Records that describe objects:
•••••

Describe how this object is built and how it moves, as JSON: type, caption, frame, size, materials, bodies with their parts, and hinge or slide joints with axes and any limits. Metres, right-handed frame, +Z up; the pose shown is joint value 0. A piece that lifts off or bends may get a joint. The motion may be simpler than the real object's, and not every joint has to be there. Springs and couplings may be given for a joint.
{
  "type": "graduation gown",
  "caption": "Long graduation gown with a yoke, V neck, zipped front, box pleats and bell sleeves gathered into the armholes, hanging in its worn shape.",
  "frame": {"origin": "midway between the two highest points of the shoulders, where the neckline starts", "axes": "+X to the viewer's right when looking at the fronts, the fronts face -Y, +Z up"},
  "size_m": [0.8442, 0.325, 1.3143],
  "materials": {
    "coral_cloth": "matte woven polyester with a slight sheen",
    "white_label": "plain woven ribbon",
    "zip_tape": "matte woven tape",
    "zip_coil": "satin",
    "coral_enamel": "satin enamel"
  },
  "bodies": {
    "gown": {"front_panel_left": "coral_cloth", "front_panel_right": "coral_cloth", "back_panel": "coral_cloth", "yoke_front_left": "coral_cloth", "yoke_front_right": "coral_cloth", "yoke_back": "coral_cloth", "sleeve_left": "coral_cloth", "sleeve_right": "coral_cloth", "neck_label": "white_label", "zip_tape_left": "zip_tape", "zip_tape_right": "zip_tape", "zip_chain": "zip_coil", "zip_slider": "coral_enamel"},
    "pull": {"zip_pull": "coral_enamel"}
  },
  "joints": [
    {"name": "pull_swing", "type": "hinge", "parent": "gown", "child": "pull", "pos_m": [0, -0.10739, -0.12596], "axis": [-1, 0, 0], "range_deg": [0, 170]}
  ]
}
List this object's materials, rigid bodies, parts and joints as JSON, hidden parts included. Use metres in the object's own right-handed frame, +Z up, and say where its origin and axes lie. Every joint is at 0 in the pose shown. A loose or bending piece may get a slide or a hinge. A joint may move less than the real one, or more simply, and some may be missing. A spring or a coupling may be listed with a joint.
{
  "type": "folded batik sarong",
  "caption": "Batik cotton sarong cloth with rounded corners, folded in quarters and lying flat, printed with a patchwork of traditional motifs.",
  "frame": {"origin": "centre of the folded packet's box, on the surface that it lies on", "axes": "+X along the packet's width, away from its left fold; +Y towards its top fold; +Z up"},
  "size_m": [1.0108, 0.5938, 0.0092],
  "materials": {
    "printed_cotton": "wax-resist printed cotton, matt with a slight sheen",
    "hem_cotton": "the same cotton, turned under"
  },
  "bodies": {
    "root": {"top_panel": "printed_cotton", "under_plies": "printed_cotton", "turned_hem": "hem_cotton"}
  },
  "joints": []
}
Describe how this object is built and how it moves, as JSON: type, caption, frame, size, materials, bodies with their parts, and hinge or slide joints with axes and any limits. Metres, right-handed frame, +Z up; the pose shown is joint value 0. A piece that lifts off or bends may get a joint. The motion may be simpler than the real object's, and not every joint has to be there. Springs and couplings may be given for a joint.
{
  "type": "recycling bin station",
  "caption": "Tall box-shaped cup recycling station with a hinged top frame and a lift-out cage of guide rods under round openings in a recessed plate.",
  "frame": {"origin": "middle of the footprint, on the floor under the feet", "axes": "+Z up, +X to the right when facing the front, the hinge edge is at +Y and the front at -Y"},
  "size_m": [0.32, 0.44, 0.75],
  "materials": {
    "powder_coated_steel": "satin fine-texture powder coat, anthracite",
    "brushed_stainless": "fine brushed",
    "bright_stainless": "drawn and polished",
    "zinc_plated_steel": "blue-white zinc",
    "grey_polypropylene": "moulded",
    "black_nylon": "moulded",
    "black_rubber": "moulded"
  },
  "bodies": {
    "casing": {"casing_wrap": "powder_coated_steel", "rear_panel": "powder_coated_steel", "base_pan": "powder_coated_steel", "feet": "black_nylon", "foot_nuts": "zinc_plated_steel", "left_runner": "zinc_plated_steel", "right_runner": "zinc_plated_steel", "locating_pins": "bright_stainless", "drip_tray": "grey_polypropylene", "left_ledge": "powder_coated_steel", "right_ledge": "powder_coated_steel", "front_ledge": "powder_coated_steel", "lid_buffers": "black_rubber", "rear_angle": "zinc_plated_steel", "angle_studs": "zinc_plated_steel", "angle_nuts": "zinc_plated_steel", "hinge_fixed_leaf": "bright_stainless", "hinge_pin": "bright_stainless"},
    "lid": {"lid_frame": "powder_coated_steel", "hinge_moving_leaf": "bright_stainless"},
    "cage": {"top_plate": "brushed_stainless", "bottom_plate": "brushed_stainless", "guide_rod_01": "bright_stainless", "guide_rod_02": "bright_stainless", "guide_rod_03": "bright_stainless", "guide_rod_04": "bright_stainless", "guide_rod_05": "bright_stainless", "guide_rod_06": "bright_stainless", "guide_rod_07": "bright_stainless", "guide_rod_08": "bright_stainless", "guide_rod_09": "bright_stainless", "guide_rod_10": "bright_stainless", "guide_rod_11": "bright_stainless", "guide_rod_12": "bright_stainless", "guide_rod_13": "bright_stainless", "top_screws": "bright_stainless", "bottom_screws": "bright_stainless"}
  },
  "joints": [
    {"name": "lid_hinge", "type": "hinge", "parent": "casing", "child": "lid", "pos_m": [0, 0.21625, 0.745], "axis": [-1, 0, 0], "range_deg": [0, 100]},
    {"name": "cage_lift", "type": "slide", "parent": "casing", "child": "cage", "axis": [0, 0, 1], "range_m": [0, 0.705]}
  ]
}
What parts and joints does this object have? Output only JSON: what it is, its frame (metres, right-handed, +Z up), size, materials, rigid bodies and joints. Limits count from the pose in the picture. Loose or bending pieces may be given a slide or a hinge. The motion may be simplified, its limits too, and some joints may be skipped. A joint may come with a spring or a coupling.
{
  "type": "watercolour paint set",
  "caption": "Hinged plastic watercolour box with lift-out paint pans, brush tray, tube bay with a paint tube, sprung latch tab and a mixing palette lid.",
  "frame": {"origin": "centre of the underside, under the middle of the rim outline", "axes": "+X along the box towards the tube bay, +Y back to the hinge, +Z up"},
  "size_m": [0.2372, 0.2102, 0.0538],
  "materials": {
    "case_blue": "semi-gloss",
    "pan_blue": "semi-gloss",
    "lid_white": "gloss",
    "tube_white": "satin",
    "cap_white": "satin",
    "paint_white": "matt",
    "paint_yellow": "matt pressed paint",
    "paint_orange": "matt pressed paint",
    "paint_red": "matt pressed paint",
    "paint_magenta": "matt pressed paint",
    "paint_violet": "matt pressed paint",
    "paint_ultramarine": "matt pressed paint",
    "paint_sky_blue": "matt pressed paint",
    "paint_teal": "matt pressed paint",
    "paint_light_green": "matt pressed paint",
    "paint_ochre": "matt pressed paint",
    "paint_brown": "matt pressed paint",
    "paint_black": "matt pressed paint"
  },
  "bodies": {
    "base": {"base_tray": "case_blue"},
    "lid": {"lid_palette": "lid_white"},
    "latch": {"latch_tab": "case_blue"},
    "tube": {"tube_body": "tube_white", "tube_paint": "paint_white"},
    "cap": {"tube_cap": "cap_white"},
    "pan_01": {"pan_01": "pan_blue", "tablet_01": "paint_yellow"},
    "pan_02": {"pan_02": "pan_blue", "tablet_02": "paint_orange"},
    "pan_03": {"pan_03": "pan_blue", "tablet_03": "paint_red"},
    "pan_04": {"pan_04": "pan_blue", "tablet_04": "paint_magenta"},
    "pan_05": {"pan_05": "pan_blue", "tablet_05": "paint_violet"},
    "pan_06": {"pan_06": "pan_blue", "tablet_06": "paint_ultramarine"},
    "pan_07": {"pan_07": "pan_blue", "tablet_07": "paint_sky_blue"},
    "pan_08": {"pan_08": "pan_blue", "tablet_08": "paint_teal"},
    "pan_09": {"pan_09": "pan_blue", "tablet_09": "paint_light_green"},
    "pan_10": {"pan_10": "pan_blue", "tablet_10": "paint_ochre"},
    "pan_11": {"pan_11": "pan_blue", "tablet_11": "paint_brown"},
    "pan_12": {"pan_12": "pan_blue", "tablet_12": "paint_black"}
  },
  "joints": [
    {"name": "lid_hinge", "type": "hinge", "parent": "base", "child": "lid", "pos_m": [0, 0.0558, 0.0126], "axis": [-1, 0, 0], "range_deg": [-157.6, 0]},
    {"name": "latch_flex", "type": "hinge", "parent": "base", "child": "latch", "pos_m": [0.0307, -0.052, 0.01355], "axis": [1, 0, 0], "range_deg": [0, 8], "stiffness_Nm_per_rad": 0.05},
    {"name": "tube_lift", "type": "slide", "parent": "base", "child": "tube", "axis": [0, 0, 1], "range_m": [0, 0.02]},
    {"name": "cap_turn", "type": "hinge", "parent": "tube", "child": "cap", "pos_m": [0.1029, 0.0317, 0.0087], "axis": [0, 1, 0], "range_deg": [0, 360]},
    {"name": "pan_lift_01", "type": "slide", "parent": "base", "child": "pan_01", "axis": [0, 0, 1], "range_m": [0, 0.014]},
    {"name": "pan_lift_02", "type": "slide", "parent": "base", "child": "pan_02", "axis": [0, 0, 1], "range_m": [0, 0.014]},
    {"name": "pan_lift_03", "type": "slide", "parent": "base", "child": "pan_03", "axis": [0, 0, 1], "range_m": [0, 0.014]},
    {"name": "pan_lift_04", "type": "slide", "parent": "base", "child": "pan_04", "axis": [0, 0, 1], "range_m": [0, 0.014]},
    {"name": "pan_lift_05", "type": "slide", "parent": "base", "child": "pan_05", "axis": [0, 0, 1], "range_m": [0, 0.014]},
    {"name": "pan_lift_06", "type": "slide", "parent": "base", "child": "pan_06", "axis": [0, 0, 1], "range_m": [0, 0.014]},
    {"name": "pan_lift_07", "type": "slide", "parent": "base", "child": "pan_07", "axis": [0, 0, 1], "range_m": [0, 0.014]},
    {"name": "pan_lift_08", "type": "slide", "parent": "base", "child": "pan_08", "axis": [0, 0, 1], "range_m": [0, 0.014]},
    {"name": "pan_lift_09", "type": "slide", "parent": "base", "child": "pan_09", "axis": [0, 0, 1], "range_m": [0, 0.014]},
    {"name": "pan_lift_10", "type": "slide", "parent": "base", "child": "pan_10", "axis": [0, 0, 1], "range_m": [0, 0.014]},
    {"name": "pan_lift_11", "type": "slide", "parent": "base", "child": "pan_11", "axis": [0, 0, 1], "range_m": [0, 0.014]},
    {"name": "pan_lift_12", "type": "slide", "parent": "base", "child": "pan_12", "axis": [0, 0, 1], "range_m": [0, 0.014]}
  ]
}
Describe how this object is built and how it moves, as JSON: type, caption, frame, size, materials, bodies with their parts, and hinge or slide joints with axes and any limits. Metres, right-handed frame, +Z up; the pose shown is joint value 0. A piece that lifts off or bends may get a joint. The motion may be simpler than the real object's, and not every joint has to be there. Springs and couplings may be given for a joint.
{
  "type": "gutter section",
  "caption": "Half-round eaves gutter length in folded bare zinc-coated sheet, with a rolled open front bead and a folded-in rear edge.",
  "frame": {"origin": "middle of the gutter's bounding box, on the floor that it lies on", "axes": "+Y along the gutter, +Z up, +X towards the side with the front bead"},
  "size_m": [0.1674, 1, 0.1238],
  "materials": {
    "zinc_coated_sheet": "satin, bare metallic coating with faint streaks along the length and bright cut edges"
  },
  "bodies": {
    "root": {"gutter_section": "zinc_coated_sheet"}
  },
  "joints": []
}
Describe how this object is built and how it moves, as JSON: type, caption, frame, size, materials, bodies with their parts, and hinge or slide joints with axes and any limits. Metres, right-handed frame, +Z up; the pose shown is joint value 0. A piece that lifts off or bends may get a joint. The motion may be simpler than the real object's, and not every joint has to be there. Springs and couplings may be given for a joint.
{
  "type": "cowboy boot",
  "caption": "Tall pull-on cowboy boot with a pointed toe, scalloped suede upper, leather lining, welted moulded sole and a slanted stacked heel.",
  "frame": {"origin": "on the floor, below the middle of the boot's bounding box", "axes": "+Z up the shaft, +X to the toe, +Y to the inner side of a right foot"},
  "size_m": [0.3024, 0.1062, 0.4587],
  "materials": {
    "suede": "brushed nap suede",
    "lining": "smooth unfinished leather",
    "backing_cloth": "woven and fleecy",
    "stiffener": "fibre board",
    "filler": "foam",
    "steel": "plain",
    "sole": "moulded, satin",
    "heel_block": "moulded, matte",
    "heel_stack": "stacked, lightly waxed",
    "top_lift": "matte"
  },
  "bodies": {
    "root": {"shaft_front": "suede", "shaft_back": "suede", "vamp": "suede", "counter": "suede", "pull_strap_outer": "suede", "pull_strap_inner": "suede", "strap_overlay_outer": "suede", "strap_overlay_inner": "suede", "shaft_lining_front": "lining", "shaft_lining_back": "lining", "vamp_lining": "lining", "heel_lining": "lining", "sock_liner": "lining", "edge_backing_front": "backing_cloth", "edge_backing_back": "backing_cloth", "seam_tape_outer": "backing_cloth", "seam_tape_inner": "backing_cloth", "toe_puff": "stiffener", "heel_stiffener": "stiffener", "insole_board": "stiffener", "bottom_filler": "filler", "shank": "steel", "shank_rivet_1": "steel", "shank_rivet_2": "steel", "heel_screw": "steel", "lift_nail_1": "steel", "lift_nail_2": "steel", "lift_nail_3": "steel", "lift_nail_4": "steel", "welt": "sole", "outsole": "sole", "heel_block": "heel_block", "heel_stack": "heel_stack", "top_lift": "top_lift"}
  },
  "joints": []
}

•••••

GOAL:
Above are the records. Copy every line in them holding "from".

OUTPUT BELOW:
  "frame": {"origin": "centre of the folded packet's box, on the surface that it lies on", "axes": "+X along the packet's width, away from its left fold; +Y towards its top fold; +Z up"},
What parts and joints does this object have? Output only JSON: what it is, its frame (metres, right-handed, +Z up), size, materials, rigid bodies and joints. Limits count from the pose in the picture. Loose or bending pieces may be given a slide or a hinge. The motion may be simplified, its limits too, and some joints may be skipped. A joint may come with a spring or a coupling.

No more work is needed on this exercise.